Open Panoplos opened 7 months ago

Panoplos commented 7 months ago

Bug Description

Create a OpensearchVectorStore with an OpensearchVectorClient instance, use with index. Delete instances and get the following errors:

Unclosed client session
client_session: <aiohttp.client.ClientSession object at 0x17fd00370>
Unclosed connector
connections: ['[(<aiohttp.client_proto.ResponseHandler object at 0x17e1dfe20>, 375268.956332625)]']
connector: <aiohttp.connector.TCPConnector object at 0x17fd00310>

Version

llama-index @0.10.18 + llama-index-vector-stores-opensearch @0.1.7

Steps to Reproduce

See description.

Relevant Logs/Tracbacks

No response

dosubot[bot] commented 7 months ago

Hey @Panoplos! šŸš€ Good to see you back. Hope you've been keeping well amidst all the coding adventures! Let's dive into this and get that bug squashed.

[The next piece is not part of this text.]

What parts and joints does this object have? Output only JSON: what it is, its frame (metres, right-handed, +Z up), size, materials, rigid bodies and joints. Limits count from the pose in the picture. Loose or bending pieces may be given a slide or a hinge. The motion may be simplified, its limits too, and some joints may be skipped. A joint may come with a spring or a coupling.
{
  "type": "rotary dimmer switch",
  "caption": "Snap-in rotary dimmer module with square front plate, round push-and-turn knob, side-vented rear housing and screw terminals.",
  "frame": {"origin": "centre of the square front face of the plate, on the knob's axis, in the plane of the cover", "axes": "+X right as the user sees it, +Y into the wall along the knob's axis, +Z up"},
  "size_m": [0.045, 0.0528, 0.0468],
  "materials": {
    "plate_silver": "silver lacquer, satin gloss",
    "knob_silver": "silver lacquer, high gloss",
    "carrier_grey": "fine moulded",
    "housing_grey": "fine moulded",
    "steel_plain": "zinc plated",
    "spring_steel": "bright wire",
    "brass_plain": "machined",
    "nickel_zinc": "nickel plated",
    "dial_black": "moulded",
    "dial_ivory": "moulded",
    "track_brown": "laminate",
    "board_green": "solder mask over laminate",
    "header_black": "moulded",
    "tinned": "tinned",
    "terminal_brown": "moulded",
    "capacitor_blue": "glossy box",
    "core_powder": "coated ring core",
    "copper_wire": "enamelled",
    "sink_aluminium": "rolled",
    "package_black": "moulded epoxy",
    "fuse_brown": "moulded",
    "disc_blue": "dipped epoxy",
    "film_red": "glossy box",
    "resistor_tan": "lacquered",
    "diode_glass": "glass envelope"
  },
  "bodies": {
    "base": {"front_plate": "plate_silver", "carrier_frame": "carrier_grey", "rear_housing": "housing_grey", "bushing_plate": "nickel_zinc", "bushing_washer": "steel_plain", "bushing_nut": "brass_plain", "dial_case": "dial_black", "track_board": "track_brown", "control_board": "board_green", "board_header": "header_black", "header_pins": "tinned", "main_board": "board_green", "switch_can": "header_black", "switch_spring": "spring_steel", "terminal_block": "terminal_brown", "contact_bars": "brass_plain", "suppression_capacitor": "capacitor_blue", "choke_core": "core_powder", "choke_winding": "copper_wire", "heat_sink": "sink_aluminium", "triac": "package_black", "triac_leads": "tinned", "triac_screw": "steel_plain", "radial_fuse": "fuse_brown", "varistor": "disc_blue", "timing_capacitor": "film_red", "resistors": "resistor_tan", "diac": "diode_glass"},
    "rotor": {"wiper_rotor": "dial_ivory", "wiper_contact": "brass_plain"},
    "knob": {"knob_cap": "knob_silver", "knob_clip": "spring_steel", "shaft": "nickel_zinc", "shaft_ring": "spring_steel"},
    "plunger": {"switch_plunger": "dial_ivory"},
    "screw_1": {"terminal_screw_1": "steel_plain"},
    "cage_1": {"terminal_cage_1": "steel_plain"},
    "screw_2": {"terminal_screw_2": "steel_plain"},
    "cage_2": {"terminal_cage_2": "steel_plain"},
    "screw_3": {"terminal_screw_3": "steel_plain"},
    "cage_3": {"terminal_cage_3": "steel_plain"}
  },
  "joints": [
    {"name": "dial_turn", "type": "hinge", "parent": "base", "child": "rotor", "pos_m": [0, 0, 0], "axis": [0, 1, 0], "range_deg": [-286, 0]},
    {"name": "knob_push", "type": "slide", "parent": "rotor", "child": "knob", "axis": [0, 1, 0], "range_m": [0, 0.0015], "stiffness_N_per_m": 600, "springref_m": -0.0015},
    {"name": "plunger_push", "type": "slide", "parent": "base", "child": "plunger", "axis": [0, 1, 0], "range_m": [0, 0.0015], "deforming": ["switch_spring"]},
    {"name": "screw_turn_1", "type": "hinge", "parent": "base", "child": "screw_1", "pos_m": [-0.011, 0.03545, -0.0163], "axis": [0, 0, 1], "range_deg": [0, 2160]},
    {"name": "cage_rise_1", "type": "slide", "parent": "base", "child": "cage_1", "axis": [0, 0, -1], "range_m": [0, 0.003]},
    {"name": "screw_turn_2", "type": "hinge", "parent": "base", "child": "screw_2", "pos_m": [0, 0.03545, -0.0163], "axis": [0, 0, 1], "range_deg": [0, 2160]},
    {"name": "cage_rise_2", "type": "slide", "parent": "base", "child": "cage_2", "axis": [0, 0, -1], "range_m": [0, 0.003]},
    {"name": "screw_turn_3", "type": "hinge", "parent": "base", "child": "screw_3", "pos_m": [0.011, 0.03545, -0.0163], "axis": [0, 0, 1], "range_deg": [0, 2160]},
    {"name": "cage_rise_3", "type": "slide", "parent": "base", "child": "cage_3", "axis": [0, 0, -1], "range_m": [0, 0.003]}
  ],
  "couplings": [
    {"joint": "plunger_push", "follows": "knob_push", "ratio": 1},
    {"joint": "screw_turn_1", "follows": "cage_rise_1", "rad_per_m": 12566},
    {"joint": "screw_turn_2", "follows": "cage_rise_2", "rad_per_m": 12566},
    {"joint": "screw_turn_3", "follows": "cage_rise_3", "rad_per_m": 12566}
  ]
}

To address the issue with OpensearchVectorClient not closing the OpenSearch client upon destruction, leading to unclosed client sessions and connectors, you can implement a cleanup process using the try...finally pattern. This ensures that the asynchronous cleanup code is properly executed after each operation, which is crucial for preventing resource leaks in an asynchronous environment.

Here's how you can modify your os_store fixture to include cleanup:

@pytest.fixture()
def os_store(index_name: str) -> Generator[OpensearchVectorStore, None, None]:
    client = OpensearchVectorClient(
        endpoint="localhost:9200",
        index=index_name,
        dim=3,
    )
    try:
        yield OpensearchVectorStore(client)
    finally:
        # Ensure cleanup is always executed
        evt_loop.run_until_complete(client._os_client.indices.delete(index=index_name))
        evt_loop.run_until_complete(client._os_client.close())

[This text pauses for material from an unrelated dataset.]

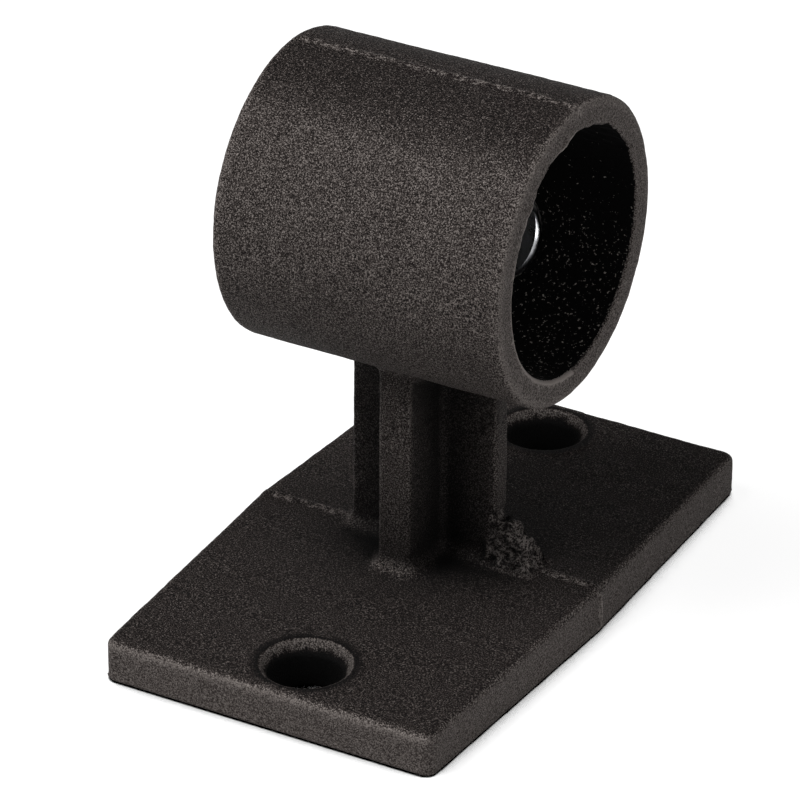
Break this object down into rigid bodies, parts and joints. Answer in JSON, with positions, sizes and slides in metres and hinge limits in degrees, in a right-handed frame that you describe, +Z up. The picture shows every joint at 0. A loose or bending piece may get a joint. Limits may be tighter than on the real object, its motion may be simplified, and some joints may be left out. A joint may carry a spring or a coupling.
{
  "type": "tube clamp base flange",
  "caption": "Cast base flange that holds a horizontal tube in a round socket, on a cross-section post above an oblong fixing plate; a grub screw clamps the tube.",
  "frame": {"origin": "middle of the base plate's flat underside", "axes": "+X along the tube's axis, +Y along the base plate towards the side with the grub screw, +Z up from the base through the post"},
  "size_m": [0.0546, 0.0896, 0.0791],
  "materials": {
    "powder_coated_casting": "matt black powder coat over a sand-cast surface, with a fine sandy grain",
    "zinc_plated_steel": "bright zinc-plated steel, lightly oiled"
  },
  "bodies": {
    "casting": {"flange_casting": "powder_coated_casting"},
    "screw": {"grub_screw": "zinc_plated_steel"}
  },
  "joints": [
    {"name": "screw_travel", "type": "slide", "parent": "casting", "child": "screw", "axis": [0, -0.866, 0.5], "range_m": [-0.00267, 0.00535]}
  ]
}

This ensures that the client sessions are closed and the index is deleted as intended, even if an exception occurs or the test is interrupted.

Regarding the roles within the LlamaIndex framework, OpensearchVectorClient is responsible for direct interactions with an OpenSearch index, including initialization, indexing of vector data, document deletion, and querying. OpensearchVectorStore provides a higher-level abstraction, offering a simplified API for adding, deleting, and querying vector data, integrating OpensearchVectorClient into the LlamaIndex framework's vector store interface.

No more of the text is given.